C. — LA FIN DU CONSULAT PROVISOIRE

La Constitution fut proclamée le 24 frimaire dans les arrondissements de Paris, et aussitôt elle devint le sujet de toutes les conversations. « Le jugement qu’on porte de sa rédaction, écrit le Diplomate[1], est partout le même, à peu près, que celui porté par le rédacteur du Citoyen français : Cette rédaction, dit-il, nous a paru faible, un peu hâtée ; en la lisant, on regrette de ne pas voir cette série de grandes conceptions auxquelles la Constitution nouvelle doit son origine. » Il est certain qu’il paraît assez étrange de voir une charte[2] aussi importante réduite à quatre-vingt-quinze articles purement réglementaires. Aucun des grands principes sur les droits des peuples, sur les devoirs du gouvernement, sur la liberté civile, politique et religieuse, n’y sont avoués ou proclamés. C’est un moyen certain d’empêcher qu’on en tire des conséquences fausses et abusives… » La conclusion est déconcertante, mais la critique existe, et elle est formulée comme représentant un avis général. Bonaparte allait-il permettre que le public s’égarât dans des discussions qu’il estimait stériles ? Lui qui avait perdu patience au cours des débats devant les commissions et qui avait brusqué leurs votes, il était peu probable qu’il consentît à laisser les citoyens critiquer longtemps l’œuvre qu’on leur présentait.

Cependant l’art. 95 de la Constitution portait qu’elle devait être acceptée du peuple français avant d’entrer en vigueur. C’était de la sorte déjà que l’on avait procédé en 1793 et en l’an III, et l’acceptation donnée à ces deux dates rapprochées pour des textes absolument dissemblables était la preuve que l’on pouvait en toute tranquillité attendre le résultat du plébiscite.
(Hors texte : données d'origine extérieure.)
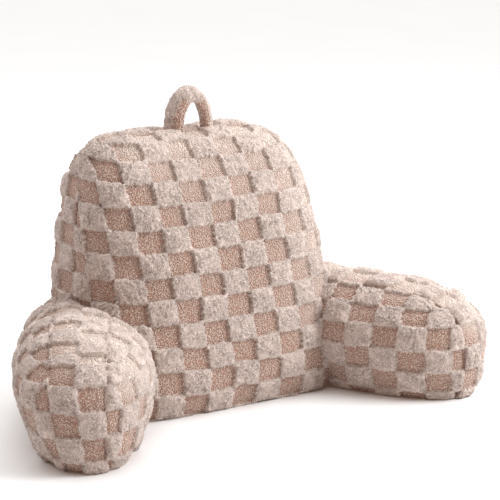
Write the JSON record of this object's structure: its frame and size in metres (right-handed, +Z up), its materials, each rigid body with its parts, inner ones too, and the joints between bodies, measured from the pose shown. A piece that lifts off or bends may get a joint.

Mais, en 1793, en l’an III les votes avaient porté purement et simplement sur un texte constitutionnel, tandis qu’en l’an VIII, il y avait des noms inscrits dans la Constitution et l’on demandait au peuple d’acclamer ces noms. Un refus était-il possible ? La négative est certaine, mais il est curieux de rechercher ce que les contemporains pensaient qu’il pût advenir si un tel refus s’était produit. C’est très simple : « Cette non acceptation donnerait à Bona-

  1. 25 frimaire
  2. On avait songé à appeler de ce nom la Constitution de l’an VIII. Voyez revue la Révolution française, t. XLIII, p. 179.